> [Given instruction]: Using the data below, output the first line and every line after it up to and including the line containing "return width /", exactly as written and with nothing added.

----------------------------------------

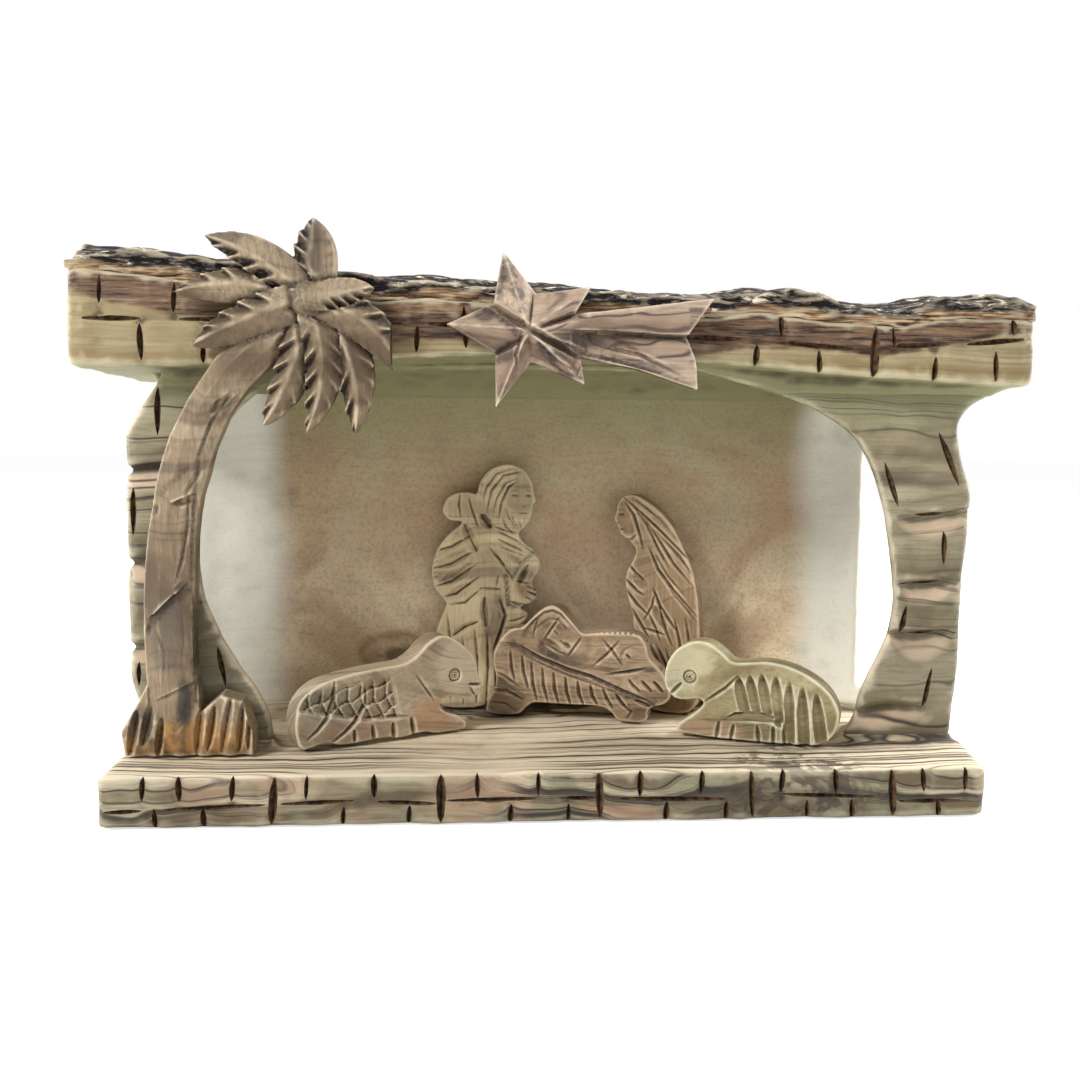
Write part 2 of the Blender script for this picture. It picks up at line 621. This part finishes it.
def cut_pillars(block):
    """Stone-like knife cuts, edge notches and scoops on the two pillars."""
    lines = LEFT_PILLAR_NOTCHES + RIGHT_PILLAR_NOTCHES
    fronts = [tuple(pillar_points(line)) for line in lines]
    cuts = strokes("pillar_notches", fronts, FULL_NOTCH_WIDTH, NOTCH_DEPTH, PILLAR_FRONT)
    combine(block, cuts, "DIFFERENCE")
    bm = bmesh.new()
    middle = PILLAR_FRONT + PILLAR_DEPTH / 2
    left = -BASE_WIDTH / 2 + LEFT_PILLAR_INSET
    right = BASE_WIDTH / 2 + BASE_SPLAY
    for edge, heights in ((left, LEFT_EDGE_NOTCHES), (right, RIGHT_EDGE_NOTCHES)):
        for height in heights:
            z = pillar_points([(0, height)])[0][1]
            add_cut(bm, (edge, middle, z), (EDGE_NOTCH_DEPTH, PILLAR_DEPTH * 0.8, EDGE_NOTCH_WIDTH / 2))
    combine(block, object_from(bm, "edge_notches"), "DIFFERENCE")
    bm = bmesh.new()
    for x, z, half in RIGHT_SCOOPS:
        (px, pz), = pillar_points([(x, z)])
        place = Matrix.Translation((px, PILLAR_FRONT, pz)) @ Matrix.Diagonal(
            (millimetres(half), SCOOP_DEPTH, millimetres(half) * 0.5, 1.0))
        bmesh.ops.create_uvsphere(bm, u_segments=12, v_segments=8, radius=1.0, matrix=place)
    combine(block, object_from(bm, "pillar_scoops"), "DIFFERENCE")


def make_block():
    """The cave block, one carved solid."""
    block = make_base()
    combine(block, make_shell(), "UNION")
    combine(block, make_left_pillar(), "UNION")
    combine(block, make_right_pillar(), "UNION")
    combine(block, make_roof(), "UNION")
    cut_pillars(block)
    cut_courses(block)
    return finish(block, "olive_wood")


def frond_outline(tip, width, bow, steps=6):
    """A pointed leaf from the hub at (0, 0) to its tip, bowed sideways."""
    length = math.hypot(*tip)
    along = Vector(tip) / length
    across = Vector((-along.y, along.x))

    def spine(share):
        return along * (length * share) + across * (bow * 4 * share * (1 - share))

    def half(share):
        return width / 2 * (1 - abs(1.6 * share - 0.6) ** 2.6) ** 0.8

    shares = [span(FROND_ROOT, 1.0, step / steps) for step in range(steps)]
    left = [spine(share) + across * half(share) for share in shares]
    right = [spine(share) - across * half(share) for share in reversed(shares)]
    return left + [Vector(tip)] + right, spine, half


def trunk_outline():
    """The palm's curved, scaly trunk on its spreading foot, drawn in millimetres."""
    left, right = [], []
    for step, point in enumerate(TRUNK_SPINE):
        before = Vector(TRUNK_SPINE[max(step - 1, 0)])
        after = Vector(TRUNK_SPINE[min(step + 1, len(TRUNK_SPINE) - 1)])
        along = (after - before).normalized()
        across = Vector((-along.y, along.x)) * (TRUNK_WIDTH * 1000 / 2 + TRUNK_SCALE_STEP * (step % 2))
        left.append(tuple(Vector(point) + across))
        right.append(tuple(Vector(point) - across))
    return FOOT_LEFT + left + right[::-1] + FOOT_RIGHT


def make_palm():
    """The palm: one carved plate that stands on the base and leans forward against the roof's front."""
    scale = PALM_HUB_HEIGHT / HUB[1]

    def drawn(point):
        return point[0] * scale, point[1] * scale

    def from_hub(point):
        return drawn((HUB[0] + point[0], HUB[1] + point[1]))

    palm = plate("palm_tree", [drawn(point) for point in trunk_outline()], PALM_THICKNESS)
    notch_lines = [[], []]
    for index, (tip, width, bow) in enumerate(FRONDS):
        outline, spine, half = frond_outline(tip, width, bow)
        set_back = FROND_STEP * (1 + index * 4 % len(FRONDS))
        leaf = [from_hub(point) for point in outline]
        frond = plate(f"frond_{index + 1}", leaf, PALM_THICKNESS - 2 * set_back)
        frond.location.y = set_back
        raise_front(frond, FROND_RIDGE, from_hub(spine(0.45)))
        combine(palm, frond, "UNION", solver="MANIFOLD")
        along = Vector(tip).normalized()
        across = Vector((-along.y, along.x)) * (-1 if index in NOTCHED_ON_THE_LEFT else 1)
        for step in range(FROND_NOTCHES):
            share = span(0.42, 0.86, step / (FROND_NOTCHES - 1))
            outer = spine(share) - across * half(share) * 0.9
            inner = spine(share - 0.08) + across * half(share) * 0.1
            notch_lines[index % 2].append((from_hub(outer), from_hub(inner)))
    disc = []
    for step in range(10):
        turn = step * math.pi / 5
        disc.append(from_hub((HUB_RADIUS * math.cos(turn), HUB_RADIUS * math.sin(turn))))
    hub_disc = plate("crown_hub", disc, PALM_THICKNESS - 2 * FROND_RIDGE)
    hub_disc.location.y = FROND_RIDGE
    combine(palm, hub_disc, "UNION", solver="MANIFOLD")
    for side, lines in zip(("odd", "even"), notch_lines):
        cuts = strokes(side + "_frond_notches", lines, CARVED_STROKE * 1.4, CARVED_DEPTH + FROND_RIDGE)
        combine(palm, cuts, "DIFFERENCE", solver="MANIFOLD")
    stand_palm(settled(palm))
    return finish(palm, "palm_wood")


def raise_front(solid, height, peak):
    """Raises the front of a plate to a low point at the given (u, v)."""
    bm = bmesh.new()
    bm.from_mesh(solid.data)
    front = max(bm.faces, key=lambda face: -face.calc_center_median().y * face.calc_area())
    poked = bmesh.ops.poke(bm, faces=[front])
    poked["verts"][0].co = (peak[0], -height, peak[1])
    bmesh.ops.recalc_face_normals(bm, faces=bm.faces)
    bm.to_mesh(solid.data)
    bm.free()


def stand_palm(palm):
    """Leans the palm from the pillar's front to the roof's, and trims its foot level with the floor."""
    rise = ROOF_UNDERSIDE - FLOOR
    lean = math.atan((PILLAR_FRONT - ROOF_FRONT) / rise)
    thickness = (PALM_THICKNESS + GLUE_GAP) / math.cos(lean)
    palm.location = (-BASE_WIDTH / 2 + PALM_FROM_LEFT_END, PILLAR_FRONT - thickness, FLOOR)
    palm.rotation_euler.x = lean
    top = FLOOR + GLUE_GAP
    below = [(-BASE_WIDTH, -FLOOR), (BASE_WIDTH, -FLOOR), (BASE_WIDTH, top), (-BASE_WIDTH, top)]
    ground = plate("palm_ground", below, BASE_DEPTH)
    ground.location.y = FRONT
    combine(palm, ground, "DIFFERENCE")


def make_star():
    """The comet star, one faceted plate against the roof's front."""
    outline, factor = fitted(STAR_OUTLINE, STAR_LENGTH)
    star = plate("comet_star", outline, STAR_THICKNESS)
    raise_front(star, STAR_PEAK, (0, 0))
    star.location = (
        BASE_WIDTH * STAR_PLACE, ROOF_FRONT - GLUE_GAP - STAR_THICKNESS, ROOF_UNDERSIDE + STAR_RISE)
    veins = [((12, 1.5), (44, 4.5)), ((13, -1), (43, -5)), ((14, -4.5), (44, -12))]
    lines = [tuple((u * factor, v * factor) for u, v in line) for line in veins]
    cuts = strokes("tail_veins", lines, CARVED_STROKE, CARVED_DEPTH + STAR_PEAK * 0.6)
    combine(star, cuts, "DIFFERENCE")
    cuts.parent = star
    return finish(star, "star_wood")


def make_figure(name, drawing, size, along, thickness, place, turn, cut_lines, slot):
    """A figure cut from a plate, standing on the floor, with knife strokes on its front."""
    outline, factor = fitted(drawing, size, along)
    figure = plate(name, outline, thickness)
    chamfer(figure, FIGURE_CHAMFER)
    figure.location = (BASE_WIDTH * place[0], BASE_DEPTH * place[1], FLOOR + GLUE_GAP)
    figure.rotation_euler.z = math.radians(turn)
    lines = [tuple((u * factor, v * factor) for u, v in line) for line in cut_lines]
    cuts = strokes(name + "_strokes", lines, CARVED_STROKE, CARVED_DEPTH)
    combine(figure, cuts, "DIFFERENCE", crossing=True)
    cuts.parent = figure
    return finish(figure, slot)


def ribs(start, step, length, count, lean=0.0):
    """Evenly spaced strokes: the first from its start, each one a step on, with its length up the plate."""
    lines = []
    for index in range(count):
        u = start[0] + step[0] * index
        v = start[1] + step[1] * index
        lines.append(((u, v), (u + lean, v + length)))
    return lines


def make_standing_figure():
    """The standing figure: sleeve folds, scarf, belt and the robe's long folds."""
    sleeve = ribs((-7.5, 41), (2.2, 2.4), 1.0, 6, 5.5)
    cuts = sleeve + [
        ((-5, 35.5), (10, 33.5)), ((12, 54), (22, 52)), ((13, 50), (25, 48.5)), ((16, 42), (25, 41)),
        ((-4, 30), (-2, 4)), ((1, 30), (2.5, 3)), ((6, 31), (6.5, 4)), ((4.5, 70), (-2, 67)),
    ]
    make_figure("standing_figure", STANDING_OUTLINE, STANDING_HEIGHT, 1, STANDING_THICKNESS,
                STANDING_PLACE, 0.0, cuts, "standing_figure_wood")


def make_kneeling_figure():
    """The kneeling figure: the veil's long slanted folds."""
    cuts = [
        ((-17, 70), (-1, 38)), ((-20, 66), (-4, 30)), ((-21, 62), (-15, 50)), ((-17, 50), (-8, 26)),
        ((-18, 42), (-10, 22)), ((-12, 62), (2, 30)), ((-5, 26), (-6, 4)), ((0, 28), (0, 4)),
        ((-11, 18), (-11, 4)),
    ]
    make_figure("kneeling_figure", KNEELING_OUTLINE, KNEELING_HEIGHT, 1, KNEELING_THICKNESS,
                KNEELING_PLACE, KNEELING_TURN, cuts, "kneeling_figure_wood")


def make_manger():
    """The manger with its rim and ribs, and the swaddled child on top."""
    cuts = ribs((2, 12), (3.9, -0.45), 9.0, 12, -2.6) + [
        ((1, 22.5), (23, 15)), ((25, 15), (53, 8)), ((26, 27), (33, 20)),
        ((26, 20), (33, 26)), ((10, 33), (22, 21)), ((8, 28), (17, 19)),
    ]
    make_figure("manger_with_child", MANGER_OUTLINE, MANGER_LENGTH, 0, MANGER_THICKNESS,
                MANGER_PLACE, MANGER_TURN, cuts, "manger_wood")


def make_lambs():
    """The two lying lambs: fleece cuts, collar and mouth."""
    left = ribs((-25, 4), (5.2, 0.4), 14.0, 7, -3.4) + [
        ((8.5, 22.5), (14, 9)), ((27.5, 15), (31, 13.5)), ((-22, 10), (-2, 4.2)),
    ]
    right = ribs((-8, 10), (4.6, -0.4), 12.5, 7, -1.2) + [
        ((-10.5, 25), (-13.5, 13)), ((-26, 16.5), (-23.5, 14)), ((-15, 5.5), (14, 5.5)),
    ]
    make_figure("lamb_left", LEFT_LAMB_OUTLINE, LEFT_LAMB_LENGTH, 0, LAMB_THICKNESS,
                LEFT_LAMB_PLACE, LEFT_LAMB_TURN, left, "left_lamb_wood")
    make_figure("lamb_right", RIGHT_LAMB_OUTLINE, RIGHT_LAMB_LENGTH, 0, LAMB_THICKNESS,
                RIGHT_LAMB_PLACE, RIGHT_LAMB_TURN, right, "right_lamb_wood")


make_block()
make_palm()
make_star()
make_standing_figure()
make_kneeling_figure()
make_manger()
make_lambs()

----------------------------------------

> [Completed task]:
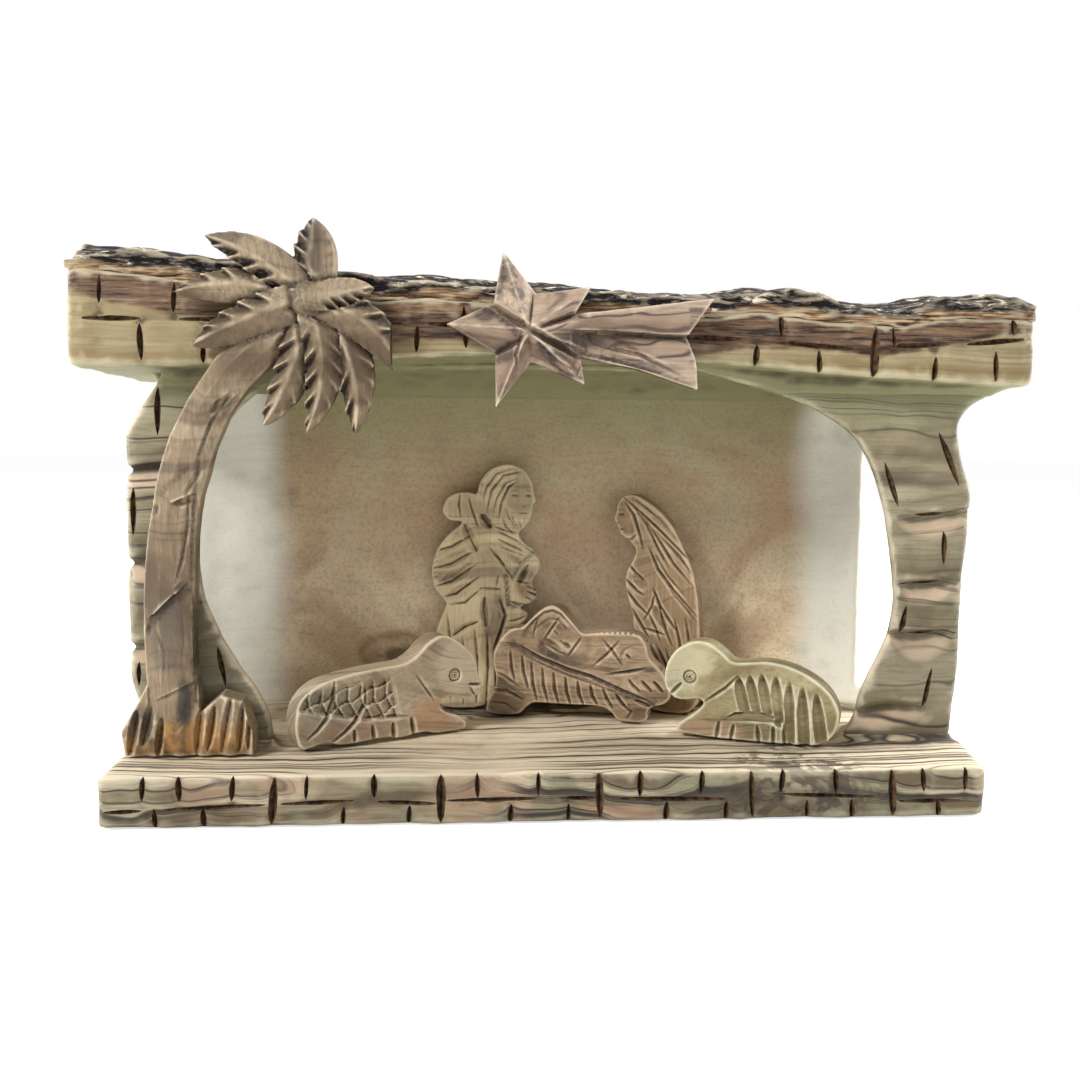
Write part 2 of the Blender script for this picture. It picks up at line 621. This part finishes it.
def cut_pillars(block):
    """Stone-like knife cuts, edge notches and scoops on the two pillars."""
    lines = LEFT_PILLAR_NOTCHES + RIGHT_PILLAR_NOTCHES
    fronts = [tuple(pillar_points(line)) for line in lines]
    cuts = strokes("pillar_notches", fronts, FULL_NOTCH_WIDTH, NOTCH_DEPTH, PILLAR_FRONT)
    combine(block, cuts, "DIFFERENCE")
    bm = bmesh.new()
    middle = PILLAR_FRONT + PILLAR_DEPTH / 2
    left = -BASE_WIDTH / 2 + LEFT_PILLAR_INSET
    right = BASE_WIDTH / 2 + BASE_SPLAY
    for edge, heights in ((left, LEFT_EDGE_NOTCHES), (right, RIGHT_EDGE_NOTCHES)):
        for height in heights:
            z = pillar_points([(0, height)])[0][1]
            add_cut(bm, (edge, middle, z), (EDGE_NOTCH_DEPTH, PILLAR_DEPTH * 0.8, EDGE_NOTCH_WIDTH / 2))
    combine(block, object_from(bm, "edge_notches"), "DIFFERENCE")
    bm = bmesh.new()
    for x, z, half in RIGHT_SCOOPS:
        (px, pz), = pillar_points([(x, z)])
        place = Matrix.Translation((px, PILLAR_FRONT, pz)) @ Matrix.Diagonal(
            (millimetres(half), SCOOP_DEPTH, millimetres(half) * 0.5, 1.0))
        bmesh.ops.create_uvsphere(bm, u_segments=12, v_segments=8, radius=1.0, matrix=place)
    combine(block, object_from(bm, "pillar_scoops"), "DIFFERENCE")


def make_block():
    """The cave block, one carved solid."""
    block = make_base()
    combine(block, make_shell(), "UNION")
    combine(block, make_left_pillar(), "UNION")
    combine(block, make_right_pillar(), "UNION")
    combine(block, make_roof(), "UNION")
    cut_pillars(block)
    cut_courses(block)
    return finish(block, "olive_wood")


def frond_outline(tip, width, bow, steps=6):
    """A pointed leaf from the hub at (0, 0) to its tip, bowed sideways."""
    length = math.hypot(*tip)
    along = Vector(tip) / length
    across = Vector((-along.y, along.x))

    def spine(share):
        return along * (length * share) + across * (bow * 4 * share * (1 - share))

    def half(share):
        return width / 2 * (1 - abs(1.6 * share - 0.6) ** 2.6) ** 0.8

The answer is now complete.